私は片づけはとても苦手だ。家事の中でもっとも嫌いな分野。5人が一つの家の中で暮らし、それぞれの持ち物がある。自分自身が片づけが嫌いなこともあり、子どもにも片づけの習慣を身につけさせてこなかった。そんなこともあって、片づけレッスンを受講してみた。とても丁寧に分かりやすく教えてくれる講師だったけれど、私は正直なところ、せっかくの機会を十分に活かすことができたとはいえない。いくつか思い切って収納場所を変えたりして、便利になった部分もあったけれど、それ以外の部分はしばらくすると秩序を失い、完全に乱れた状態に戻ってしまった。1カ月だから、一部だけでも便利になったことを良しとしてもいいかなと思いつつ、心残りがあった。
けれども、片づけというものについての考え方はが大きく変わったのは、すばらしい収穫だったと思う。講師と話をしていて、腹落ちしたことがあったのだ。片づけは、見た目をきれいにすることが目的ではなく、使う頻度の多いものを取りやすく、使う場所に近い場所に設置し、管理しやすい状態にするということ。もちろん一気に決めることはできなくて、試行錯誤しながら、安定する形を模索していく。また状況が変わったら、それに合わせて変えていくことも必要だということ。片づけは生活のプログラミングのようなものなのだということだ。
そこまで理解しながらできなかったのは、この家で生活しているのが自分一人ではないからだった。ものを取っておく基準、買い物の基準、しまう場所の考え方、その辺りがかなりかみ合わっていない。それでも子育て前は私に余裕があったので、何となく私の基準でできていたけれど、今はそれどころではない。このような状況に対応できるレベルのプログラミング力を身につけるのは、きっとたやすいことではない。
一方で仕事についても同じような状況だった。
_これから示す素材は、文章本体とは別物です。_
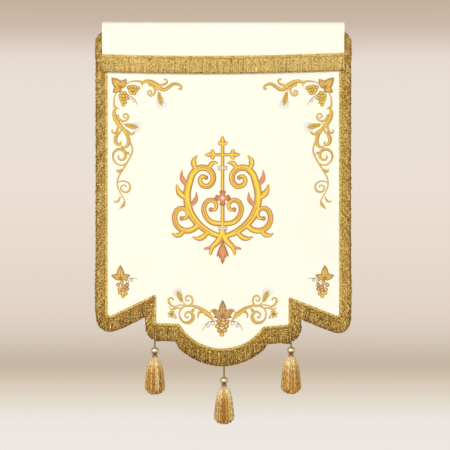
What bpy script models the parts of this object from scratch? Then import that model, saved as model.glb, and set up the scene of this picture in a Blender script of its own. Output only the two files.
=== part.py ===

4月からチームのメンバーが入れ替わり、私の立場も変わり、次々と色々な情報や仕事が入ってきて、混乱状態だった。
不思議なことだけれど、そういう時こそメモを取ればいいのに、手が動かなくなってしまう。頭の中が常にいっぱいで、何かをやろうとすると、他のことが頭に浮かんできて、集中できなくなったりした。どうにか時間を作って、整理して、ちょっと一息つくと、また不測の事態がやってきて、あっという間にもとと同じような状況に戻ってしまう。
仕事も机の上も家の中も全部同じだ、ということには、何となく気付いていた。仕事も家の中も一人で成り立っているわけではないからだ。
だからこの本を手に取った時にも、仕事に片づけを取り入れるという考え方を受け入れる準備はできていた。でも、期待していた以上のことがたくさん書かれていた。
例えば、ビジョンについて。何かプロジェクトを進める時には、ビジョンが大事、とか、優先順位をつけなければいけない、という。お題目のように唱えられるけれど、そのビジョンという言葉自体、みんなそれぞれどのように意味をつかんで話をしているか、はなはだ疑問に思うこともよくあった。けれど、この本にビジョンについて書かれていることは、すごくしっくりと来た。

クライアントが新に到達したいと望んでいること。それはまた、クライアントが潜在的に秘めているものでもあり、“あるべき姿”といってもいい

その後で、こんな風にも説明している。

一方で、この“あるべき姿”には、クライアント本来の意志だけでなく、社会からの要請が加わる場合もあります。たとえば、環境面への配慮や社会貢献的な姿勢など。会社の規模が大きくなるにつれ、こうした社会的責任は大きく問われます。
組織のビジョンを決めるのは、基本的にはリーダーということになる。もちろん個々人が自分の仕事に関するビジョンを持つこともあるだろうけれど、それをそのまま組織のビジョンとして仕事を進めるわけにはいかない。けれども、社会からの要請が加わる場合があると考えると、全てリーダーが決めなければいけないといわけではなく、より現場に近かったり、その分野に関して深く情報収集できる一員が組織のビジョンについて意見することも必要なことかもしれないと考えた。
その他にも、優先順位の付け方や、課題の抽出など、事例を挙げながら書かれていて、取り入れてみようかなと思うことがいろいろあった。
その前にまずは、家の中の片づけ、いや、バッグの中の片づけだ。片づけにおけるビジョンは、どんな暮らしをしたいかということだ。家の中の片づけよりももっとハードルが低いものは、バッグの中の片付けと著者は言っている。バッグにおいては、そのバッグを持って、その一日をどう過ごしたいか、ということになるのか。確かに、ひょっとしたら使うかも、というくらいでバッグの中に放り込んだままのものはたくさんある。早速今日やってみよう。